MATERIAL FOR THE TASK:
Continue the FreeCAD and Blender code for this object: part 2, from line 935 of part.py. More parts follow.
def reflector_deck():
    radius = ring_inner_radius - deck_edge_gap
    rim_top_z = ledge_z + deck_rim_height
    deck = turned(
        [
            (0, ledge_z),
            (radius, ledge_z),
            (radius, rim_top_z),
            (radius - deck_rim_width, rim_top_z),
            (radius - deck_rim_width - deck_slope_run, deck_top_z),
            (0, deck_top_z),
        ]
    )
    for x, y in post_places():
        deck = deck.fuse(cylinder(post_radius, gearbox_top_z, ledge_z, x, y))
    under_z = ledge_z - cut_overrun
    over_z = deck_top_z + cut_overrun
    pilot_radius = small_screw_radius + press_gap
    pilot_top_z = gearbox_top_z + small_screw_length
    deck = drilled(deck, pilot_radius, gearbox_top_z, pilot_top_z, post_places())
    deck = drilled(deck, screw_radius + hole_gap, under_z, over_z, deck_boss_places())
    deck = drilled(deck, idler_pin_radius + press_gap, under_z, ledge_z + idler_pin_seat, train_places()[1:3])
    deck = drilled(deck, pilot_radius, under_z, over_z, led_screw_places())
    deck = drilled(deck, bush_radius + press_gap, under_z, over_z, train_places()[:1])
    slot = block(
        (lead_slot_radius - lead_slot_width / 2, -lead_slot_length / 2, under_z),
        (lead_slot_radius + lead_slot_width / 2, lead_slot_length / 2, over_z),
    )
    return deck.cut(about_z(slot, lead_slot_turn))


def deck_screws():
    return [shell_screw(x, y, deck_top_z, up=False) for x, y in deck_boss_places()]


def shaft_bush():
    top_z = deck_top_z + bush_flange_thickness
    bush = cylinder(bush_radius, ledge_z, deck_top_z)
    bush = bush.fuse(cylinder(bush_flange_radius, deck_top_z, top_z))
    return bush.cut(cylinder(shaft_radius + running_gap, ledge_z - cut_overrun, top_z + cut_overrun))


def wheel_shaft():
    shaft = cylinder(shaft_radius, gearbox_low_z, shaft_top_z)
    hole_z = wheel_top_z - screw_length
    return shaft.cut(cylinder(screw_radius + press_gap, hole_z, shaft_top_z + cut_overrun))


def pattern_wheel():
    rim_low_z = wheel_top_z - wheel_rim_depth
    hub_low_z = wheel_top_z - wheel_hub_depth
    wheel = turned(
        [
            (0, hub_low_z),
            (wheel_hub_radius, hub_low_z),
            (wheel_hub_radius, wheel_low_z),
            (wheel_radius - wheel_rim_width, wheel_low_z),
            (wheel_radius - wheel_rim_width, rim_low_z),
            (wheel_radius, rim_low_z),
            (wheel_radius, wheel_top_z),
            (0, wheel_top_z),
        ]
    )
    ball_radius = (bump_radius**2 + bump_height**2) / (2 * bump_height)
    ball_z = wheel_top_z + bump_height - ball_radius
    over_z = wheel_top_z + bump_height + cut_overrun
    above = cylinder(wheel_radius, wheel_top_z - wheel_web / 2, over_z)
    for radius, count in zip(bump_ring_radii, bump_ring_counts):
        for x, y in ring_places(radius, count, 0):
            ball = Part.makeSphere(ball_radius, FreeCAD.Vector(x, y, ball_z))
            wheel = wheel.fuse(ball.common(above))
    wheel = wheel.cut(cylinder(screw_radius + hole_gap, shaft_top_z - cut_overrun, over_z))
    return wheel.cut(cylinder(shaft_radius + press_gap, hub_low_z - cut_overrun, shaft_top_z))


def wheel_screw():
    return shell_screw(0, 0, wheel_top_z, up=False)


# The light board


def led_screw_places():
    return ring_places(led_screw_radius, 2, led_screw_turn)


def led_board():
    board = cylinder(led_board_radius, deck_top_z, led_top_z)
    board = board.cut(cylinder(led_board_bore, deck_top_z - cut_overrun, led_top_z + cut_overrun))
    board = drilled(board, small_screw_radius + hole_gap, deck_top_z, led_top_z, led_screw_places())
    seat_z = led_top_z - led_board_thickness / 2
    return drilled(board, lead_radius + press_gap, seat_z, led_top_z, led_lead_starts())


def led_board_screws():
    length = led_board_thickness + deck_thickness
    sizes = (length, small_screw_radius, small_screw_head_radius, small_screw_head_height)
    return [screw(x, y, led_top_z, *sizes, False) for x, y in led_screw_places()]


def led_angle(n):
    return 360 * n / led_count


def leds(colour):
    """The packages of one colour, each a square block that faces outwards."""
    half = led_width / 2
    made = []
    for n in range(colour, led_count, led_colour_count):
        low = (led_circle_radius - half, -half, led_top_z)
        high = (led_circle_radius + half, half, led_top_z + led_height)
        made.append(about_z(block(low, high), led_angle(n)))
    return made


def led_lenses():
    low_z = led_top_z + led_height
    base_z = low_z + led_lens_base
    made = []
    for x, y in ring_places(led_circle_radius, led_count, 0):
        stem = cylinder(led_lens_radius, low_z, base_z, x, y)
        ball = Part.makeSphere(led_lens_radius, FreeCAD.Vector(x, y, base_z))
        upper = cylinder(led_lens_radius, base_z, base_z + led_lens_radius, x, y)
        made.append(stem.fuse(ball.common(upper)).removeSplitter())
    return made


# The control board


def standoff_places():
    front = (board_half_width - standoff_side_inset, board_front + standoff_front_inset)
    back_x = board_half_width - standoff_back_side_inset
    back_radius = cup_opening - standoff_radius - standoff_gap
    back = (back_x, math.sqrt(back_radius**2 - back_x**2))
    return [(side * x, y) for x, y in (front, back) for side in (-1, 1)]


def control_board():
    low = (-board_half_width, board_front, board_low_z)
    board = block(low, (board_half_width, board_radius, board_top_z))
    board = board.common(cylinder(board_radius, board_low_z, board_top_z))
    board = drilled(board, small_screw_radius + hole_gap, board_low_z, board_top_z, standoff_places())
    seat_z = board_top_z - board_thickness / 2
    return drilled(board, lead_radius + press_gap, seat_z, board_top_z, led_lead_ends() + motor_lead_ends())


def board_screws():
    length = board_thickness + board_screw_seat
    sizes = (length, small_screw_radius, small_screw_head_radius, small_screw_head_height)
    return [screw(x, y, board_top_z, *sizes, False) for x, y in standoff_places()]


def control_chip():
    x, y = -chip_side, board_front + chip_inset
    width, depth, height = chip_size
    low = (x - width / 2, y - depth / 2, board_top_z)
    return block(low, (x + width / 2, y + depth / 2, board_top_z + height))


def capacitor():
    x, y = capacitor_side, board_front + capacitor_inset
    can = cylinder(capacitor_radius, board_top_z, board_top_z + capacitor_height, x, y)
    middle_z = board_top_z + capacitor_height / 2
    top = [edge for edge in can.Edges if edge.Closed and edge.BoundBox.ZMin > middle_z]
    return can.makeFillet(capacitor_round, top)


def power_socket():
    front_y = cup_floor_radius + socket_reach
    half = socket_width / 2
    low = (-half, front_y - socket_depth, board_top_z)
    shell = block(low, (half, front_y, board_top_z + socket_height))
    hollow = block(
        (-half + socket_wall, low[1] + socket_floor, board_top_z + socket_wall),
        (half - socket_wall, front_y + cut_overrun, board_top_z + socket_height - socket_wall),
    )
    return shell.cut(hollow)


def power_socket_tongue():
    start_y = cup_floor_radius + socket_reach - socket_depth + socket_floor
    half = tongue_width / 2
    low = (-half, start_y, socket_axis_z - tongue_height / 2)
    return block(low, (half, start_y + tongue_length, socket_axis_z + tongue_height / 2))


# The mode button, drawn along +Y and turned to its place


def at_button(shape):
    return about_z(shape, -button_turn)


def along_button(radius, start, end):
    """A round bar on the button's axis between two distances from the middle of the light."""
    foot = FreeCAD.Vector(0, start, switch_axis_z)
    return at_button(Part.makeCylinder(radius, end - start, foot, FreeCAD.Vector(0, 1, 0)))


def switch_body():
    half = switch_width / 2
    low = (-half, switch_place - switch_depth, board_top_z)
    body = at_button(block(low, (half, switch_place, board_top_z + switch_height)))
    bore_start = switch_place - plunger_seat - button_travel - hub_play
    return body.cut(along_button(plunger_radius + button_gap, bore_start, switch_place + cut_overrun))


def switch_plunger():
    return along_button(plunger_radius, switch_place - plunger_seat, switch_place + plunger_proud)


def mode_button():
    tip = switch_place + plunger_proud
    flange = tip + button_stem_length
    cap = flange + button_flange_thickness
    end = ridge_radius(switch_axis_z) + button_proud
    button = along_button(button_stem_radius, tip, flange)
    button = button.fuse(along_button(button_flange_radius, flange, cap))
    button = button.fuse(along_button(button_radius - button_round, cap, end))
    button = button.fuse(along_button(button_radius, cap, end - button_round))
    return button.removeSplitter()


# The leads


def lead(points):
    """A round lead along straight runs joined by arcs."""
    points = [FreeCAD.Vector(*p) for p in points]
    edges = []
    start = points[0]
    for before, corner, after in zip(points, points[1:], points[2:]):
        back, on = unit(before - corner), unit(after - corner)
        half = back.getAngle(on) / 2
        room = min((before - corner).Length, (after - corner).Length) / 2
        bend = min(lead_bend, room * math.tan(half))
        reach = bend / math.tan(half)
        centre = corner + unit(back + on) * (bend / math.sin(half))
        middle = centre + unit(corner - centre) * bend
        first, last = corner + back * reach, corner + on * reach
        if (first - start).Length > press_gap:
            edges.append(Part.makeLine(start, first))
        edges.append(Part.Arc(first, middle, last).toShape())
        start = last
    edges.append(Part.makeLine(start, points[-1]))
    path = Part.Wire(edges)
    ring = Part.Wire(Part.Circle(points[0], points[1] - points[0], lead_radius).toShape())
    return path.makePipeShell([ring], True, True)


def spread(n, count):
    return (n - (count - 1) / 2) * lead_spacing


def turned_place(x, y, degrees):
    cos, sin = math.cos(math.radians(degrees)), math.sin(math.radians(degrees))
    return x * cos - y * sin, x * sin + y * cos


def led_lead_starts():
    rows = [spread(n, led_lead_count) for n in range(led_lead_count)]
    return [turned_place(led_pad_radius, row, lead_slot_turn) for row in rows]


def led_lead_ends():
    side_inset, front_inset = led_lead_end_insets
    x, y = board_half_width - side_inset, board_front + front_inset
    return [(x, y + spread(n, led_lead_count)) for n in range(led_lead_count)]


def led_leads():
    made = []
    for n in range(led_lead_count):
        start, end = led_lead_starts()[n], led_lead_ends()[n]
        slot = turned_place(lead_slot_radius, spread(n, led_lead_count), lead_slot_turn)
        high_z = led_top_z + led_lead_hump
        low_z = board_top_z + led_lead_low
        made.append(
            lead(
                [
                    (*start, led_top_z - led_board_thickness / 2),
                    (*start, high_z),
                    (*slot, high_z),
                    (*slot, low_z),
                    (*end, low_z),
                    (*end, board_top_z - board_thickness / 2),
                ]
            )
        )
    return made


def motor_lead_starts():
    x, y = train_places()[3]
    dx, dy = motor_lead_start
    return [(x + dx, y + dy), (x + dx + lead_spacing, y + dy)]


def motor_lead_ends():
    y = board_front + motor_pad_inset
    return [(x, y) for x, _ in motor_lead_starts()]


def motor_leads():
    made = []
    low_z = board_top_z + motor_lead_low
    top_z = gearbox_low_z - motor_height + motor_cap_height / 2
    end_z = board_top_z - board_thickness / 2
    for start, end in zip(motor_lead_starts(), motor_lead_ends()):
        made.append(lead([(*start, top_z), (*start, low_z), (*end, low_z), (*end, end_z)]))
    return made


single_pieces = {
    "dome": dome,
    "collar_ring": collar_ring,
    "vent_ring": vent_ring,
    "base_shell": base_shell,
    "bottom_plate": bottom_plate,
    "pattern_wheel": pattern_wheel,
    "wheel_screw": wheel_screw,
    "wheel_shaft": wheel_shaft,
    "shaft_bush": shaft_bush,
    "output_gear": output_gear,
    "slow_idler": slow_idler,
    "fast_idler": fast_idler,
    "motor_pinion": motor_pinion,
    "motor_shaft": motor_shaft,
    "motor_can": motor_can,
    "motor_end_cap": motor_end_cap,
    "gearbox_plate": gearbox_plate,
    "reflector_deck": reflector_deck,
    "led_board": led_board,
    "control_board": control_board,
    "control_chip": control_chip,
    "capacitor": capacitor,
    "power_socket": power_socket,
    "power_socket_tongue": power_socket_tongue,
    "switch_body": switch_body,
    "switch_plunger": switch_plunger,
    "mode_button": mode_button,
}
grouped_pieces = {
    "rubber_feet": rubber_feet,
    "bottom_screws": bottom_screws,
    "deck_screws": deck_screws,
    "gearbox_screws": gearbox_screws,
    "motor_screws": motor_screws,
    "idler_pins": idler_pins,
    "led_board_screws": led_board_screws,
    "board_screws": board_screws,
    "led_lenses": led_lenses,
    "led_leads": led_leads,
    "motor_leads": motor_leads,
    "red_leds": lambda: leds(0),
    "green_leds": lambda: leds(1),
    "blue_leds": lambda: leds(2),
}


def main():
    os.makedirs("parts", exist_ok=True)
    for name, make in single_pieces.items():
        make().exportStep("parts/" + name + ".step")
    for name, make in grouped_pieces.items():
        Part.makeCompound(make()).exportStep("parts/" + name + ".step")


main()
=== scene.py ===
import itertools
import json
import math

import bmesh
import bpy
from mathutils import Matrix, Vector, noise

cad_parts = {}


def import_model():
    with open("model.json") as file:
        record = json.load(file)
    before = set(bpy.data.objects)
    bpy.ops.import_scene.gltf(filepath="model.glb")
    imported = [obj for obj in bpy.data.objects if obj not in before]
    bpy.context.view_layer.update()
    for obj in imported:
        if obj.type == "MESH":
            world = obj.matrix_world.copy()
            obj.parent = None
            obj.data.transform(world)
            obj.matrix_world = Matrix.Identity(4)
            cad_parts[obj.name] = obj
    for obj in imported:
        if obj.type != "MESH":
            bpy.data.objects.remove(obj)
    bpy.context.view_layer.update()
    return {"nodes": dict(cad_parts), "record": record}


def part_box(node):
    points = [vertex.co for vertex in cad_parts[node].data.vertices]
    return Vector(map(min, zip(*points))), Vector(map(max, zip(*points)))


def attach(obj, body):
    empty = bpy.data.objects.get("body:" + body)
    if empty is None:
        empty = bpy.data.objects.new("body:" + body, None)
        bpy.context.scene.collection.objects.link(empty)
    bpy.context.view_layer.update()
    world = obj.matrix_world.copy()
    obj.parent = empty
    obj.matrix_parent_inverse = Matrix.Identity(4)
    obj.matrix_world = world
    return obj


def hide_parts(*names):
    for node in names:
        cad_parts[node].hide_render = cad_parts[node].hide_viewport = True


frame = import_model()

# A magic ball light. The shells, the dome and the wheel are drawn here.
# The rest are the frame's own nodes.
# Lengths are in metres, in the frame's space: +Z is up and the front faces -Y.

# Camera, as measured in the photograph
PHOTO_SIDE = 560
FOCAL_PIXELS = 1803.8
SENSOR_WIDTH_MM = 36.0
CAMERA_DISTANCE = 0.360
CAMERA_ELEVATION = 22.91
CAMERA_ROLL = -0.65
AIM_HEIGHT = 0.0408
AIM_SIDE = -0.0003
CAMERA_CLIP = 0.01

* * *

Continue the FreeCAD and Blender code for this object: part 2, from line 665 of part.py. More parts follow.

WHAT THE TASK ASKS: Output nothing except the lines from the line with "cad_parts[node].hide_render = cad_parts[node].hide_viewport" through the line with "CAMERA_CLIP = 0.01", copied exactly, end lines included.

RESPONSE TO THE EXERCISE:
        cad_parts[node].hide_render = cad_parts[node].hide_viewport = True


frame = import_model()

# A magic ball light. The shells, the dome and the wheel are drawn here.
# The rest are the frame's own nodes.
# Lengths are in metres, in the frame's space: +Z is up and the front faces -Y.

# Camera, as measured in the photograph
PHOTO_SIDE = 560
FOCAL_PIXELS = 1803.8
SENSOR_WIDTH_MM = 36.0
CAMERA_DISTANCE = 0.360
CAMERA_ELEVATION = 22.91
CAMERA_ROLL = -0.65
AIM_HEIGHT = 0.0408
AIM_SIDE = -0.0003
CAMERA_CLIP = 0.01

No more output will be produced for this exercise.